On the flip side of following, there are the people I block or mute (“mute” being a function where they are not barred from following you or even responding to you, but you don’t see what they’re saying). I block real people rarely (as opposed to spambots, which I block all the time), but I do block, because some people are real shitheads and I don’t mind letting them know I think so.
I mostly mute people, because it’s quieter (people don’t know that they’re being muted) and because it’s flexible — the Twitter client I use, Janetter, allows you to mute people for times ranging from 30 minutes to forever. That’s useful when I post something contentious and someone follows up with something I find dumb; I (usually) put them in the timeout box for a day rather than snark at them, and the next time they comment to me, I’ve forgotten they annoyed me, which benefits both of us. There are some people I’ve permanently muted; I don’t miss them.

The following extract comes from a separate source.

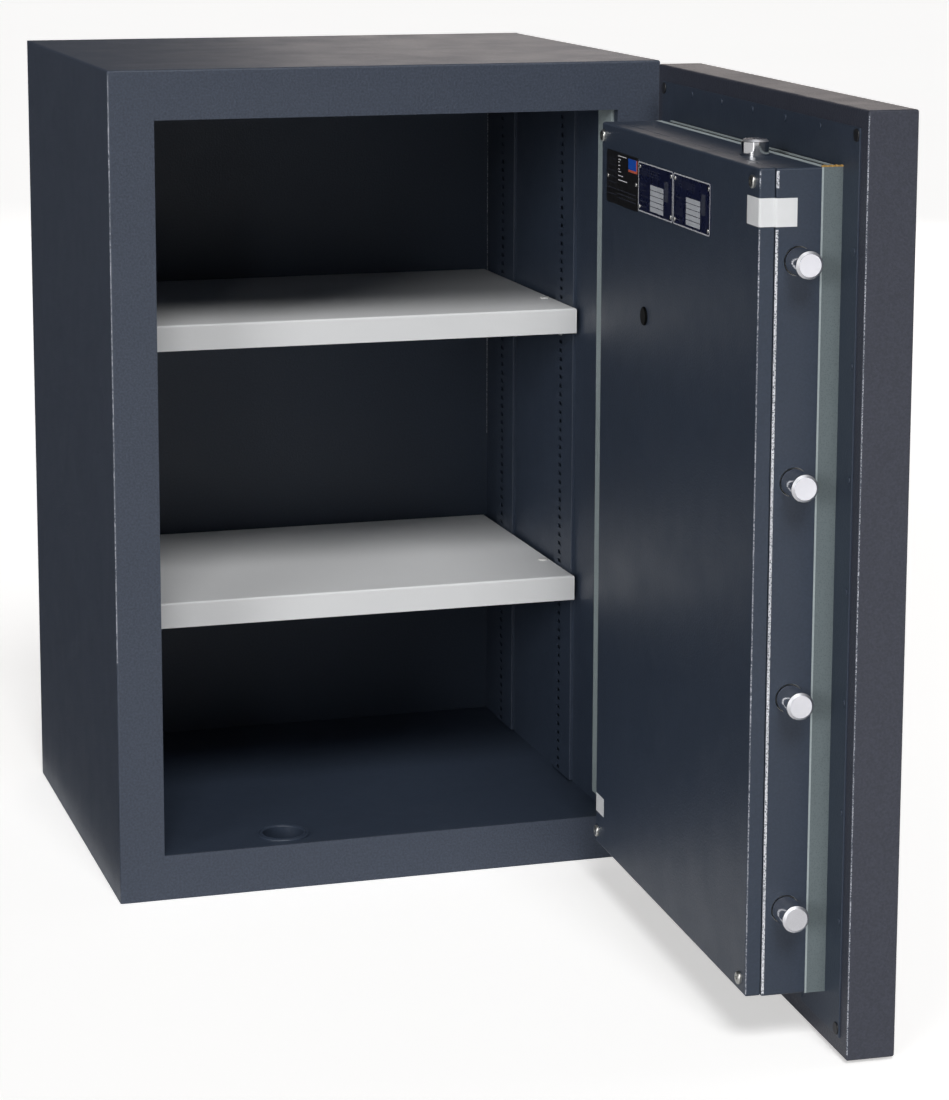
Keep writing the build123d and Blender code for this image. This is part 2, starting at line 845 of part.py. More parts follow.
with BuildPart() as cover_plug:
    with BuildSketch(Plane.XZ.offset(-cover_end)):
        with Locations((cover_plug_x, cover_plug_z)):
            Circle(cover_plug_radius + 2.5)
    extrude(amount=-2.0)
    fillet(cover_plug.faces().sort_by(Axis.Y)[-1].edges(), 1.4)
    rod(
        cover_plug_radius - 0.1,
        (cover_plug_x, cover_end - 5.0, cover_plug_z),
        (cover_plug_x, cover_end, cover_plug_z),
    )
cover_plug.part.label = "cover_plug"
export_step(swung(cover_plug.part), "parts/cover_plug.step")

# Data plates, in one row near the top of the cover
plate_row_start = 190.5
plate_row_drop = 53.0
plate_row_x = door_left + plate_row_start
plate_row_z = box_high - plate_row_drop
plate_gap = 2.0
data_plate = (110.0, 50.0)
grade_plate_size = (106.0, 54.0)
data_plate_thick = 0.8
plate_rivet_radius = 2.2
plate_rivet_high = 1.1
plate_rivet_round = 0.9
plate_rivet_inset = 5.0
plate_centres = (
    plate_row_x + data_plate[0] / 2,
    plate_row_x + data_plate[0] * 1.5 + plate_gap,
    plate_row_x + data_plate[0] * 2 + plate_gap * 2 + grade_plate_size[0] / 2,
)


def name_plate(x, size):
    """A blank plate on the cover, with its corners rounded."""
    with BuildPart() as plate:
        with BuildSketch(Plane.XZ.offset(-cover_end)):
            with Locations((x, plate_row_z)):
                RectangleRounded(size[0], size[1], 3.0)
        extrude(amount=-data_plate_thick)
    return plate


data_plate_outer = name_plate(plate_centres[0], data_plate)
data_plate_outer.part.label = "data_plate_outer"
export_step(swung(data_plate_outer.part), "parts/data_plate_outer.step")

data_plate_middle = name_plate(plate_centres[1], data_plate)
data_plate_middle.part.label = "data_plate_middle"
export_step(swung(data_plate_middle.part), "parts/data_plate_middle.step")

grade_plate = name_plate(plate_centres[2], grade_plate_size)
grade_plate.part.label = "grade_plate"
export_step(swung(grade_plate.part), "parts/grade_plate.step")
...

Muting is useful not only for people who annoy me, but for people I genuinely like but who are on a momentary hobby horse I don’t want cluttering up my follow feed. When that happens I’ll mute them for an hour or three while they rant and then later they are back to their usual selves. Or when two friends are being contentious to each other, I’ll sometimes mute them both for an hour, because watching my friends argue all over my Twitter feed is awkward. Muting them while they argue is the Twitter equivalent of seeing friends argue at a party and deciding to go into the next room and chat with other people, who are currently not arguing.
(Do people who follow me mute me? Oh, probably. I can be annoying on Twitter from time to time.)
As much time as I spend on Twitter, there’s no way for me to respond to everything, either on my Twitter feed or when people tweet at me. I can’t imagine how my friends who have substantially more followers than I manage it.
Twitter is a fast-moving stream, basically. I enjoy it — a lot — but I also know there’s only so much I can do with it. So I do with it what I enjoy, and which makes me happy. You should do the same, however that is for you. Again: Simple enough.